▶ **Given data**:
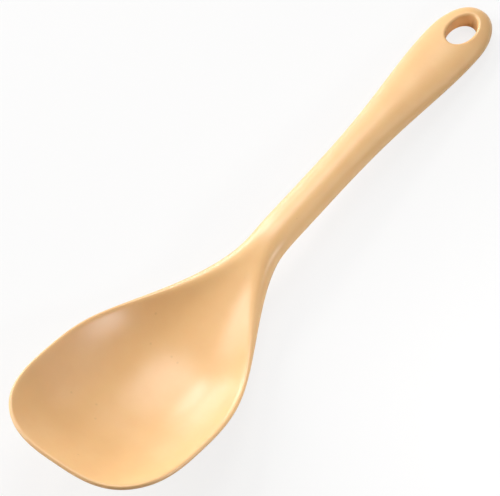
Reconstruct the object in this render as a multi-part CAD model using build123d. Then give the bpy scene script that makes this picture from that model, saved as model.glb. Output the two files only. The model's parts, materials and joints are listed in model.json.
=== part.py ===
from build123d import *
import math
import os

# Lengths along the paddle, in millimetres, each one starting where the last one ends
bowl_front_length = 40.9
bowl_taper_length = 84.3
neck_length = 25.9
grip_flare_length = 93.0
grip_end_length = 22.8

# Widths across the paddle
bowl_width = 70.0
neck_width = 14.6
grip_width = 24.1

# Bowl: wall, depth under the rim, the stretch in which its floor rises, and the tip's droop
bowl_wall = 2.4
bowl_depth = 15.8
floor_start_offset = 4.5
floor_end_offset = 10.0
tip_drop = 2.3
tip_drop_length = 15.0

# Shoulder: the stretch in which the level rim climbs and the wall thickens into the handle
shoulder_length = 62.5
thickening_length = 55.0
shoulder_overrun = 4.3
shoulder_height = 18.7

# Handle: its rise in degrees over the rim, its thickness, and the rounding of its end
handle_rise_angle = 11.9
handle_thickness = 10.3
grip_thickness = 8.4
grip_thinning_offset = 55.0
grip_thinning_length = 60.0
grip_end_round = 21.4
grip_nose_length = 7.0

# Hanging hole: an oval square to the handle, with rounded lips
hole_length = 17.0
hole_width = 10.4
hole_from_end = 14.8
hole_lip = 1.3

# Stiff inner core: a flat spine in the handle that runs on as a thin tongue down the bowl
core_wall = 1.0
core_tip_margin = 9.0
core_side_cover = 2.4
core_cover = 2.2
core_end_gap = 14.0

# Key holes in the core, through which the skin's two sides join
key_hole_diameter = 5.0
key_hole_spacing = 40.0
key_hole_count = 5

# Powers that set the roundness of the curves
plan_power = 3
floor_power = 2.5
taper_power = 1.3
flare_power = 1.52
end_power = 2.17

# Sections: the points of each half, closest at its edge, and how many stand in each stretch
edge_turns = 2
inner_steps = 5
inner_growth = 1.6
front_turns = 2
front_rings = 9
front_growth = 1.3
bowl_rings = 6
shoulder_rings = 22
handle_rings = 14
end_rings = 5
smooth_rings = 1
last_ring_angle = 86
core_place_count = 12
rest_samples = 200
slope_step = 0.02
cut_overrun = 5.0

widest_x = bowl_front_length
neck_x = widest_x + bowl_taper_length
flare_x = neck_x + neck_length
grip_x = flare_x + grip_flare_length
end_x = grip_x + grip_end_length
shoulder_end_x = neck_x + shoulder_overrun
shoulder_start_x = shoulder_end_x - shoulder_length
thickening_start_x = shoulder_end_x - thickening_length
thinning_start_x = shoulder_end_x + grip_thinning_offset
thinning_end_x = thinning_start_x + grip_thinning_length
floor_start_x = widest_x + floor_start_offset
floor_end_x = neck_x + floor_end_offset
hole_x = end_x - hole_from_end
round_end_x = end_x - grip_end_round
core_end_x = hole_x - hole_length / 2 - core_end_gap


# Rises smoothly from 0 to 1 between two places
def ease(x, start, end):
    share = min(max((x - start) / (end - start), 0), 1)
    return share * share * (3 - 2 * share)


# Falls from 1 to 0 over a rounded end
def round_end(x, end, length, power):
    share = min(max((x - end + length) / length, 0), 1)
    return (1 - share ** power) ** (1 / power)


# Half the width in plan: the bowl tapers to the neck, and the handle flares to its grip
def paddle_half_width(x):
    if x <= widest_x:
        return bowl_width / 2
    if x < neck_x:
        share = (x - widest_x) / (neck_x - widest_x)
        wave = (1 + math.cos(math.pi * share ** taper_power)) / 2
        return (neck_width + (bowl_width - neck_width) * wave) / 2
    share = min(max((x - flare_x) / (grip_x - flare_x), 0), 1)
    wave = (1 - math.cos(math.pi * share ** flare_power)) / 2
    return (neck_width + (grip_width - neck_width) * wave) / 2


def paddle_half_thickness(x):
    gain = (handle_thickness - bowl_wall) / 2 * ease(x, thickening_start_x, shoulder_end_x)
    thinning = ease(x, thinning_start_x, thinning_end_x)
    return bowl_wall / 2 + gain - (handle_thickness - grip_thickness) / 2 * thinning


# The core's tongue is as wide as its neck, and its spine flares with the handle
def core_half_width(x):
    return paddle_half_width(max(x, neck_x)) - core_side_cover


def core_half_thickness(x):
    spine = handle_thickness / 2 - core_cover
    spine -= (handle_thickness - grip_thickness) / 2 * ease(x, thinning_start_x, thinning_end_x)
    return core_wall / 2 + (spine - core_wall / 2) * ease(x, thickening_start_x, shoulder_end_x)


# Height of the edge line: level round the bowl but for the tip's droop, then up to the handle
def edge_height(x):
    handle_line = shoulder_height + math.tan(math.radians(handle_rise_angle)) * (x - shoulder_end_x)
    droop = tip_drop * (max(tip_drop_length - x, 0) / tip_drop_length) ** 2
    return handle_line * ease(x, shoulder_start_x, shoulder_end_x) - droop


# 0 at the middle of the bowl or on the handle's centre line, 1 on the outline
def outline_share(x, y):
    half_width = paddle_half_width(x) * round_end(x, end_x, grip_end_round, end_power)
    along = max((widest_x - x) / widest_x, 0)
    across = abs(y) / half_width if half_width else 1
    return (along ** plan_power + across ** plan_power) ** (1 / plan_power)


# The surface half way through the wall: it dishes below the edge line to make the bowl
def middle_height(x, y):
    depth = bowl_depth * (1 - ease(x, floor_start_x, floor_end_x))
    return edge_height(x) - depth * (1 - outline_share(x, y) ** floor_power)


def middle_normal(x, y):
    along = (middle_height(x + slope_step, y) - middle_height(x - slope_step, y)) / (2 * slope_step)
    across = (middle_height(x, y + slope_step) - middle_height(x, y - slope_step)) / (2 * slope_step)
    return Vector(-along, -across, 1).normalized()


def square_to_middle(x, y):
    return Plane(origin=(x, y, middle_height(x, y)), x_dir=(0, 1, 0), z_dir=middle_normal(x, y))


# Distances in from the outline: close together round the edge, then wider and wider
def steps_inward(reach, turns, steps, growth):
    edge = bowl_wall / 2
    rounding = [edge * (1 - math.cos(math.pi / 2 * k / turns)) for k in range(turns)]
    inner = [(growth ** k - 1) / (growth ** steps - 1) for k in range(steps + 1)]
    return rounding + [edge + (reach - edge) * share for share in inner]


# Places across a section, from -1 to 1
def section_places():
    half_width = bowl_width / 2
    sides = [1 - step / half_width for step in steps_inward(half_width, edge_turns, inner_steps, inner_growth)]
    return [-side for side in sides] + sides[-2::-1]


# Rings wrap round the bowl's front, flatten out behind it and then cross the neck and the handle.
# Each is a list of places in plan, with their share of the way out to the outline.
def front_ring(reach):
    ring = []
    for across in section_places():
        bow = abs(across) ** plan_power
        x = widest_x * (1 - reach * (1 - bow / 2) ** (1 / plan_power))
        y = bowl_width / 2 * across * (1 - reach ** plan_power / 2) ** (1 / plan_power)
        share = (1 - (1 - reach ** plan_power) * (1 - bow)) ** (1 / plan_power)
        ring.append((x, y, share))
    return ring


def rear_ring(distance):
    ring = []
    for across in section_places():
        bow = 1 - (1 - abs(across) ** plan_power / 2) ** (1 / plan_power)
        x = widest_x + distance * (1 - bow * (1 - ease(distance, 0, shoulder_length)))
        ring.append((x, paddle_half_width(x) * across, abs(across)))
    return ring


def end_ring(angle):
    x = round_end_x + grip_end_round * math.sin(math.radians(angle))
    half_width = paddle_half_width(x) * round_end(x, end_x, grip_end_round, end_power)
    return [(x, half_width * across, abs(across)) for across in section_places()]


# Points over or under the middle surface. The wall keeps its thickness in the bowl up to a round
# edge, and the handle is an ellipse.
def wall_points(ring, side):
    points = []
    for x, y, share in ring:
        flatness = 2 * paddle_half_width(x) / paddle_half_thickness(x) - 2
        edge_power = 2 + flatness * (1 - ease(x, thickening_start_x, shoulder_end_x))
        fullness = math.sqrt(1 - share ** edge_power) if share < 1 else 0
        half = paddle_half_thickness(x) * round_end(x, end_x, grip_nose_length, 2) * fullness
        points.append(Vector(x, y, middle_height(x, y)) + middle_normal(x, y) * (side * half))
    return points


def evenly(start, end, count):
    return [start + (end - start) * k / count for k in range(count)]


# Each ring is a closed section, a top curve and an underside curve that meet at the edge. Close
# sections are joined by straight rulings, and those round the end of the handle by a smooth skin.
def make_body():
    front_steps = steps_inward(widest_x, front_turns, front_rings, front_growth)
    rear_x = evenly(widest_x, shoulder_start_x, bowl_rings)
    rear_x += evenly(shoulder_start_x, shoulder_end_x, shoulder_rings)
    rear_x += evenly(shoulder_end_x, round_end_x, handle_rings)
    rings = [front_ring(1 - step / widest_x) for step in front_steps[1:]]
    rings += [rear_ring(x - widest_x) for x in rear_x[1:]]
    rings += [end_ring(angle) for angle in evenly(0, last_ring_angle, end_rings)]
    rings.append(end_ring(last_ring_angle))

    # The points of every ring are spaced like those of the widest one, so no face twists
    widest = wall_points(front_ring(0), 1)
    lengths = [0]
    for start, finish in zip(widest, widest[1:]):
        lengths.append(lengths[-1] + (finish - start).length)
    places = [length / lengths[-1] for length in lengths]
    back_places = [1 - place for place in reversed(places)]

    wires = []
    for ring in rings:
        top = Edge.make_spline(wall_points(ring, 1), parameters=places)
        under = Edge.make_spline(wall_points(ring, -1)[::-1], parameters=back_places)
        wires.append(Wire([top, under]))
    seam = len(wires) - 1 - end_rings - smooth_rings
    ruled_part = Shell.make_loft(wires[:seam + 1], ruled=True)
    smooth_part = Shell.make_loft(wires[seam:])
    front_edge = Face.make_surface(wires[0])
    rear_cap = Face(wires[-1])
    return Solid(Shell([*ruled_part.faces(), *smooth_part.faces(), front_edge, rear_cap]))


def make_paddle():
    paddle = make_body()
    hole_plane = square_to_middle(hole_x, 0)
    hole_depth = handle_thickness + 2 * cut_overrun
    oval = hole_plane.offset(-hole_depth / 2) * Ellipse(hole_width / 2, hole_length / 2)
    paddle -= extrude(oval, hole_depth)
    lips = [
        edge for edge in paddle.edges().filter_by(GeomType.BSPLINE)
        if (edge.center(CenterOf.MASS) - hole_plane.origin).length < grip_thickness
    ]
    return fillet(lips, hole_lip)


# The core is what its outline in plan and its side profile have in common
def make_core():
    nose = core_half_width(core_tip_margin)
    front_x = core_tip_margin + nose
    tail = core_half_width(core_end_x)
    rear_x = core_end_x - tail
    flare = [(x, core_half_width(x)) for x in evenly(flare_x, rear_x, core_place_count) + [rear_x]]
    left = Line((front_x, nose), flare[0]) + Spline(flare)
    outline = left + mirror(left, Plane.XZ)
    outline += ThreePointArc((front_x, nose), (core_tip_margin, 0), (front_x, -nose))
    outline += ThreePointArc(flare[-1], (rear_x + flare[-1][1], 0), (rear_x, -flare[-1][1]))
    plan = Pos(Z=-end_x) * make_face(outline)

    sides = []
    for side in (1, -1):
        points = []
        for x in evenly(core_tip_margin - cut_overrun / 2, core_end_x + cut_overrun, core_place_count):
            middle = Vector(x, 0, middle_height(x, 0))
            points.append(middle + middle_normal(x, 0) * (side * core_half_thickness(x)))
        sides.append(points)
    top = Edge.make_spline(sides[0])
    under = Edge.make_spline(sides[1])
    ends = [Edge.make_line(top @ k, under @ k) for k in (0, 1)]
    profile = Face(Wire([top, ends[1], under, ends[0]]))
    side_wall = extrude(Pos(Y=bowl_width / 2) * profile, bowl_width, dir=(0, -1, 0))
    core = extrude(plan, 2 * end_x) & side_wall
    for k in range(key_hole_count):
        key_hole = Cylinder(key_hole_diameter / 2, handle_thickness)
        core -= square_to_middle(front_x + key_hole_spacing * (k + 1 / 2), 0) * key_hole
    return core


# The angle, in degrees, of the table that touches the bowl and the handle's end from below
def resting_angle():
    def underside(x):
        return middle_height(x, 0) - paddle_half_thickness(x) * round_end(x, end_x, grip_nose_length, 2)

    bowl_places = [neck_x * k / rest_samples for k in range(rest_samples)]
    handle_places = [flare_x + (end_x - flare_x) * k / rest_samples for k in range(rest_samples)]
    slopes = []
    for rear in handle_places:
        slopes.append(max((underside(rear) - underside(fore)) / (rear - fore) for fore in bowl_places))
    return math.degrees(math.atan(min(slopes)))


# The paddle as it lies on a table: on the bowl's underside and the end of the handle, with the
# origin under the middle of its length
paddle = make_paddle()
core = make_core()
turn = Rot(Y=resting_angle())
box = (turn * paddle).bounding_box()
rest = Pos(-(box.min.X + box.max.X) / 2, 0, -box.min.Z) * turn
pieces = {
    "paddle_skin": rest * (paddle - core),
    "stiffening_core": rest * core,
}

os.makedirs("parts", exist_ok=True)
for name, piece in pieces.items():
    export_step(piece, f"parts/{name}.step")
    print(name, "volume", round(piece.volume), "faces", len(piece.faces()))
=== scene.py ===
import json
import math

import bpy
from mathutils import Matrix, Quaternion, Vector


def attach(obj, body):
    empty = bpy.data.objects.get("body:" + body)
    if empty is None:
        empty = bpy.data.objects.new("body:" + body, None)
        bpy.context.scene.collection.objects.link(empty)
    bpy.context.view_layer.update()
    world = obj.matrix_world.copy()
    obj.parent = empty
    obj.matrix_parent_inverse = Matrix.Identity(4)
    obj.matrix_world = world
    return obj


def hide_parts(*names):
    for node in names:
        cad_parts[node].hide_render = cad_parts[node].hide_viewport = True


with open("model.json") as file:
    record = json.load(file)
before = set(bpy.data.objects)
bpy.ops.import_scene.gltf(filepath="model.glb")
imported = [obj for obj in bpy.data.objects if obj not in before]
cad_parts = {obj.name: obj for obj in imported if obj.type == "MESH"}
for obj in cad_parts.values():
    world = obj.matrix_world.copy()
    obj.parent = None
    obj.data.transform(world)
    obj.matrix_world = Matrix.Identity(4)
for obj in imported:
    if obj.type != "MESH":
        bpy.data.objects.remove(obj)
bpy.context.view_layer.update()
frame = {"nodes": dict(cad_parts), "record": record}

mm = 0.001  # sizes below are in millimetres and angles in degrees, the scene is in metres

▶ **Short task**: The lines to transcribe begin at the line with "# The paddle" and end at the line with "before = set(bpy.data.objects)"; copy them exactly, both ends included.

▶ **Task output**:
# The paddle as it lies on a table: on the bowl's underside and the end of the handle, with the
# origin under the middle of its length
paddle = make_paddle()
core = make_core()
turn = Rot(Y=resting_angle())
box = (turn * paddle).bounding_box()
rest = Pos(-(box.min.X + box.max.X) / 2, 0, -box.min.Z) * turn
pieces = {
    "paddle_skin": rest * (paddle - core),
    "stiffening_core": rest * core,
}

os.makedirs("parts", exist_ok=True)
for name, piece in pieces.items():
    export_step(piece, f"parts/{name}.step")
    print(name, "volume", round(piece.volume), "faces", len(piece.faces()))
=== scene.py ===
import json
import math

import bpy
from mathutils import Matrix, Quaternion, Vector


def attach(obj, body):
    empty = bpy.data.objects.get("body:" + body)
    if empty is None:
        empty = bpy.data.objects.new("body:" + body, None)
        bpy.context.scene.collection.objects.link(empty)
    bpy.context.view_layer.update()
    world = obj.matrix_world.copy()
    obj.parent = empty
    obj.matrix_parent_inverse = Matrix.Identity(4)
    obj.matrix_world = world
    return obj


def hide_parts(*names):
    for node in names:
        cad_parts[node].hide_render = cad_parts[node].hide_viewport = True


with open("model.json") as file:
    record = json.load(file)
before = set(bpy.data.objects)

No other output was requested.